To be honest, Kjanela asked a question about my companions, it is not easy having a companion 24/7. No matter how good your companion is you always end up finding something you don't agree on or get along about. Really there have been few companions on my mission that I did not have trouble with. Both Elder Moss and Elder Eggers were extremely easy to get along with, but all others have been a struggle at some point or another. Frankly it probably comes down to my own personality and inability to let things go and my hobby of debating. If you think about it, it is really strange, but you literally have to be within sight and sound of your companion all day every day except in restrooms or in the flat. That is a lot of time with one person.
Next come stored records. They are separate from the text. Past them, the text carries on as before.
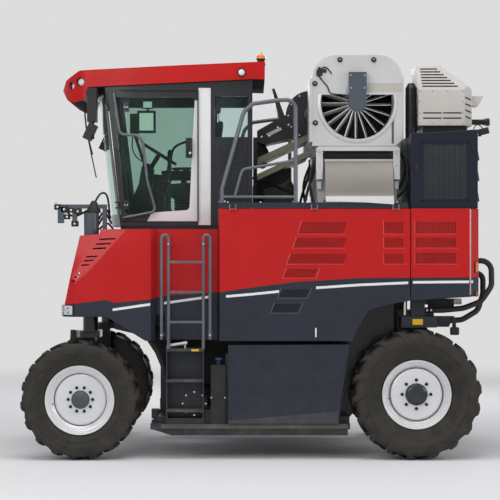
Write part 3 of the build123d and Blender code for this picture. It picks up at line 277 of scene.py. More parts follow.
frame_paint = finish("frame_grey", "grey_paint", (0.017, 0.021, 0.029), roughness=0.38, dust=0.28,
                     dust_height=0.9)
post_black = finish("post_black", "black_paint", (0.009, 0.009, 0.01), roughness=0.22, coat=0.3, dust=0.06)
softened(frame_paint, "main_frame", "lower_frames", "tow_brackets", "rear_legs", "step_box")
softened(post_black, "kingpin_sockets", "knuckle_left", "knuckle_right")

# Sleeves on the front posts: black enamelled steel tube with a rubber collar, and a rubber wiper where each
# post goes into its socket. Chromed lift rods stand beside the rear posts.
ORIGIN = (0, 0, 0)
OUTWARD = (0, -1, 0)


def with_slot(part, slot):
    """Marks a part's faces with the number of its material."""
    for face in part.faces:
        face.material_index = slot
    return part


def spun(profile, centre, axis, steps=48, closed=True, slot=0):
    """A profile of (radius, along) points turned once about an axis."""
    part = bmesh.new()
    verts = [part.verts.new((radius, 0, along)) for radius, along in profile]
    edges = [part.edges.new(pair) for pair in zip(verts, verts[1:])]
    if closed:
        edges.append(part.edges.new((verts[-1], verts[0])))
    bmesh.ops.spin(part, geom=verts + edges, cent=(0, 0, 0), axis=(0, 0, 1), angle=math.tau, steps=steps,
                   use_merge=True)
    bmesh.ops.remove_doubles(part, verts=part.verts, dist=1e-6)
    place = Matrix.Translation(centre) @ Vector(axis).to_track_quat("Z", "Y").to_matrix().to_4x4()
    bmesh.ops.transform(part, matrix=place, verts=part.verts)
    return with_slot(part, slot)


def rod(start, end, radius, sides=20, round=0, slot=0):
    """Round bar between two points."""
    part = bmesh.new()
    start, end = Vector(start), Vector(end)
    turn = (end - start).to_track_quat("Z", "Y").to_matrix().to_4x4()
    bmesh.ops.create_cone(part, cap_ends=True, segments=sides, radius1=radius, radius2=radius,
                          depth=(end - start).length, matrix=Matrix.Translation((start + end) / 2) @ turn)
    if round:
        rims = [edge for edge in part.edges if any(len(face.verts) > 4 for face in edge.link_faces)]
        bmesh.ops.bevel(part, geom=rims, offset=round, segments=2, profile=0.5, affect="EDGES", material=-1)
    return with_slot(part, slot)


def studs(places, y0, y1, radius, sides=6, round=0.001, slot=1):
    """Bolts, knobs and feet that stand out sideways between two y, at (x, z) places."""
    return [rod((x, y0, z), (x, y1, z), radius, sides, round, slot) for x, z in places]


def circle_of(count, radius, x, z, start=0):
    """Places spaced evenly round a circle, clockwise from its top."""
    angles = [math.tau * (number + start) / count for number in range(count)]
    return [(x + radius * math.sin(angle), z + radius * math.cos(angle)) for angle in angles]


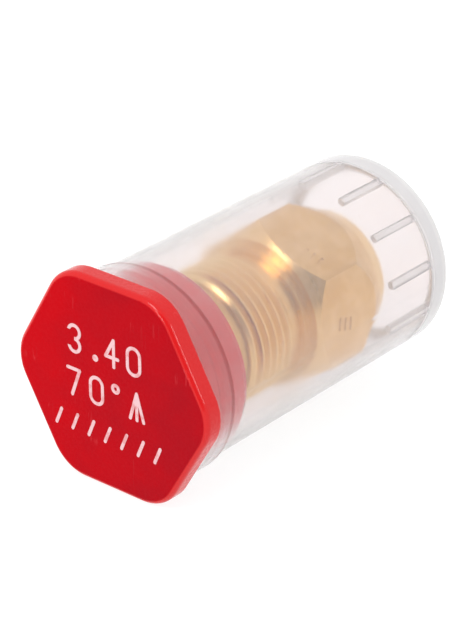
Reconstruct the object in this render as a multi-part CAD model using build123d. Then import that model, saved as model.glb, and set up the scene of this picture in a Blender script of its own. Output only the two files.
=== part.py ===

I probably spend more time in 6 weeks with one of my companions than mom and dad with each other in 4 or 5 months. Interesting thought right? It takes work, but boy does it prepare you for the future.
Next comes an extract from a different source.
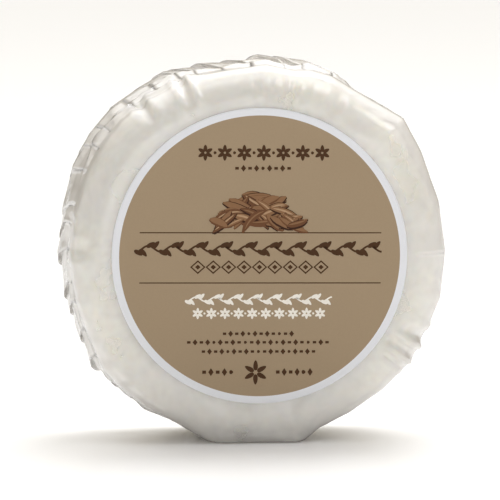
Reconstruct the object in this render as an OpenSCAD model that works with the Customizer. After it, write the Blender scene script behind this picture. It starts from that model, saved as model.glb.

Kind of funny story. The other day we were teaching one of our investigators named Serena, (named after Serena Williams the tennis player). She is one of the most expressionless and emotionless people I have ever met. You say something funny and it is not until a few seconds later that she even cracks a smile let alone laughs. Then the other day she told us that she was a summer girl, meaning that everything shows on her face all the time and that she gets excited easily. I have no idea how she got the idea that she is like that. All I know is that Elder Cai and I now refer to her as the summer girl. We will be seeing her later today, so we will see if she shows more expression now. Also right now I am on exchange with Elder Stubbs from Australia and have found out that the most poisonous of pretty much everythign is in Australia. Fish, Snake, Spider, Frog, leaf, shoe. you name it and Australia has it, well, probably minus the shoe part. Then again you never know. Elder Stubbs is extremely intelligent and has a large vocabulary that he actually uses. It is great to be able to learn a plethora of principles from him.